I loved this post. I know it's not for any of us, but thanks for writing it anyway.
Nicely penned, Lauren!
For one of those areas-of-life that often elude or defy the right words to describe, you've done a hell of a job.
I enjoyed reading this Lauren. To take such a private & personal experience & share it so openly from the gut really merits telling you thanks for sharing.
I think congratulations are in order. I remember being as surprised as you sound when I realized I was in love with my (now) husband. I actually thought at whole idea of a soulmate was made up to keep people watching romcoms…and then I met Dave and suddenly I saw the sense in the concept. Some people just fit right, and when you both bring out each others most complete and complex selves…like I said, congratulations.
Such a beautiful post – thank you for sharing. A real love story…
I completely second strangebird. Beautiful.
this is really beautiful.
yes! he's special. not like shortbus special, more like warm coffee cup in cold hands on a december morning special. congrats. it's glorious, ain't it?
That was sweet, in all meanings of the word. Two parts stuck with me a lot. One was the way you talk about meeting someone at 28 and feeling like you could have known them for years. Lately, I've been feeling (irrationally) like it's too old for me to connect with people in a way other than "Eh, this'll do." It's a silly feeling but a very real one. Something about the way you described that feeling gave me encouragement.
Also, is it normal for people to chill on porches in Austin? I've always wanted to go to a city where people do that. There are porches here, but they're not common, and they're often shared with other apartments.
@Cathy- Gosh, 5 and a 1/2 years?! Ugh. I'm so sorry. I had a similar thing happen when I was younger. He wanted to "be alone" which meant date his co-worker. It was ok though cause I was ready and didn't know it. It's funny how people can lie though, huh?

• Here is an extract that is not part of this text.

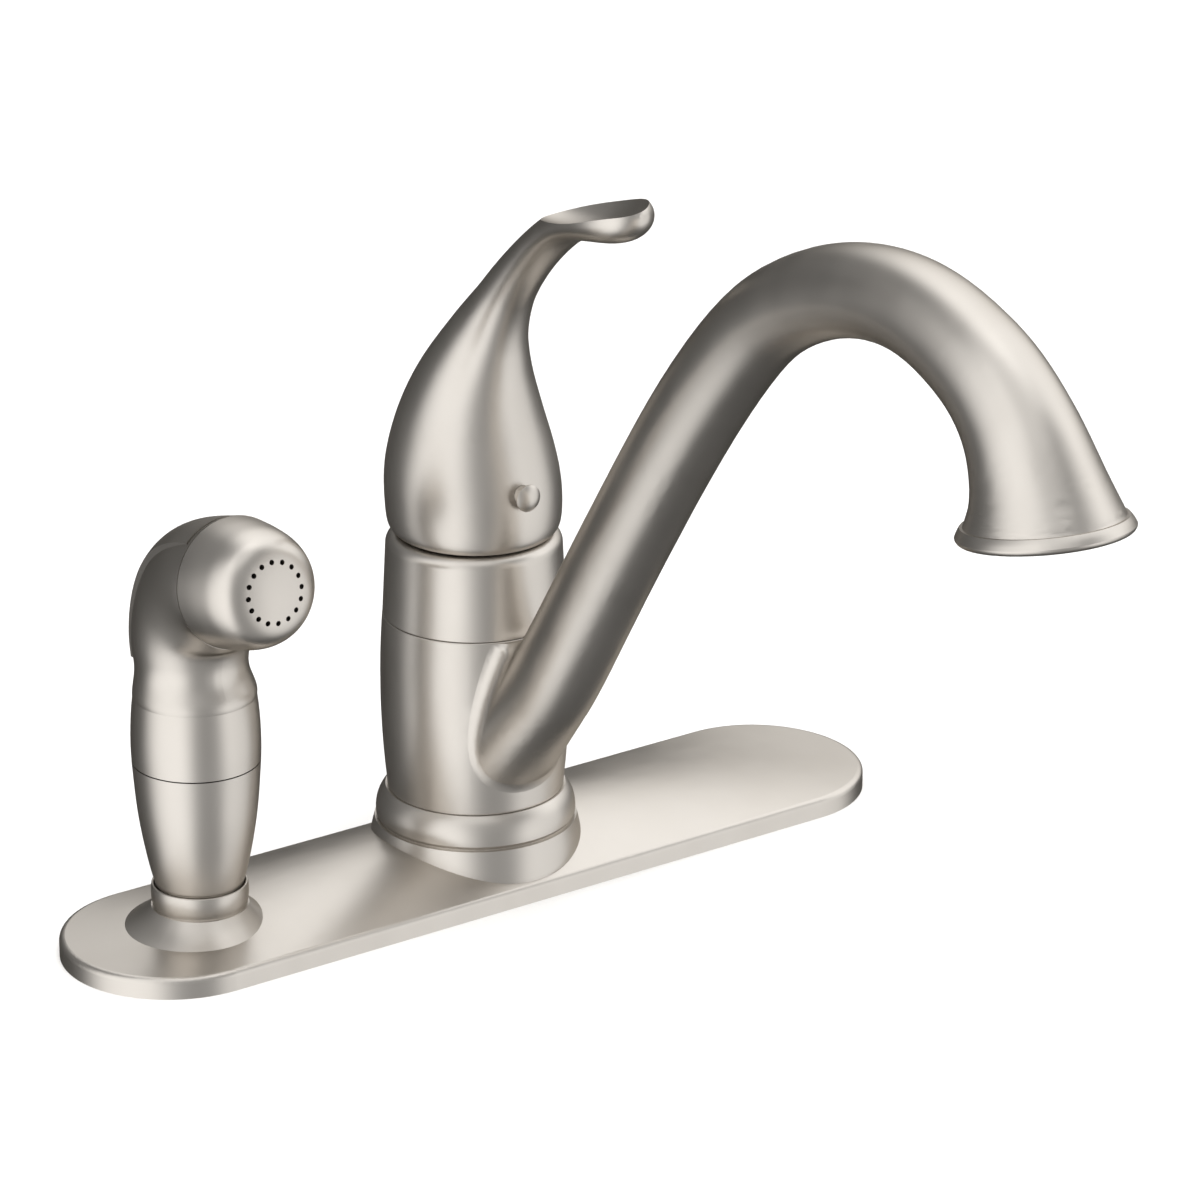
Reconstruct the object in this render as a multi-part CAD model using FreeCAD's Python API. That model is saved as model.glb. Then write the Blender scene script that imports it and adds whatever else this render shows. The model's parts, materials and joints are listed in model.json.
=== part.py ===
import FreeCAD, Part
import math
import os

V = FreeCAD.Vector
os.makedirs("parts", exist_ok=True)

# Single-handle kitchen faucet on a three-hole deck plate, with a side spray in the left hole.
# Millimetres. The origin is the centre of the deck plate on the sink deck, +X to the user's
# right, -Y towards the user, +Z up. Pieces below z = 0 lie under the deck.

# ---------------------------------------------------------------- shared clearances
RUN_GAP = 0.05          # radial gap of a turning or sliding fit
SEAT_GAP = 0.05         # radial gap of a screwed or pressed fit inside one body
FACE_GAP = 0.3          # gap between faces of bodies that move past each other
HUB_GAP = 0.12          # gap of the hub's flat faces to the bead and the collar
EDGE_ROUND = 0.4        # round of the visible edges beside a seam
SEAM = 0.4              # visible seam between two cover pieces

# ---------------------------------------------------------------- deck plate
PLATE_LENGTH = 291.7
PLATE_WIDTH = 69.9
PLATE_WALL = 2.4
PLATE_EDGE = 6.5        # height of the crown's foot, just inside the outline
PLATE_EDGE_INSET = 1.6
PLATE_ROUND = 1.8       # radius of the edge round
PLATE_RISE = 9.3        # how far the crown stands above its foot, at the centre
HOLE_PITCH = 101.6      # body axis to spray axis
PEDESTAL_FOOT = 33.5    # radius of the centre pedestal where it leaves the plate
PEDESTAL_TOP = 31.7
PEDESTAL_HEIGHT = 17.8
PEDESTAL_LEDGE = 9.0    # height of the ledge that the body flange stands on
LEDGE_THICK = 2.5
SPRAY_FOOT = 27.0       # radius of the spray pedestal at SPRAY_FOOT_Z, inside the plate
SPRAY_FOOT_Z = 5.4
SPRAY_MID = (21.6, 8.1)
SPRAY_TOP = 14.9
SPRAY_HEIGHT = 13.5
GASKET_THICK = 1.0
SUPPORT_THICK = 2.0
SUPPORT_INSET = 0.4
BOSS_WALL = 9.0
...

@Kimmie- It's a subtle slap breeze!
@Carol- First of all, you're not a 100 years old. Second of all, you don't even have a cat do you? Third of all, you live in LA that's why!
@Jenn- I agree, that is why I pretty much gave up for a year and was digging the solitude. That's when the right person walks in- when you aren't looking. Cliche, but maybe true?
@Anonymous- 🙂
@Chris- Thanks, Chris! That means a lot because I always fear I don't write about that "big stuff" so well.
@Scott- Thanks for commenting!
@EMQ- Awww…thank you so much!
@Strangebird, @Not Who I Will Be, @Mallory- Thank you, guys!!!
@Flapjacks- He's warm cup of coffee special AND short bus special. 😉
@YUA- I think it's when you feel that way when something awesome happens, don't you? Also, yes, people in Austin chill on porches. Funny, that's one of the things I longed for in LA and was hoping for in Austin. Right now it's TOO FUCKING HOT to sit on a porch though.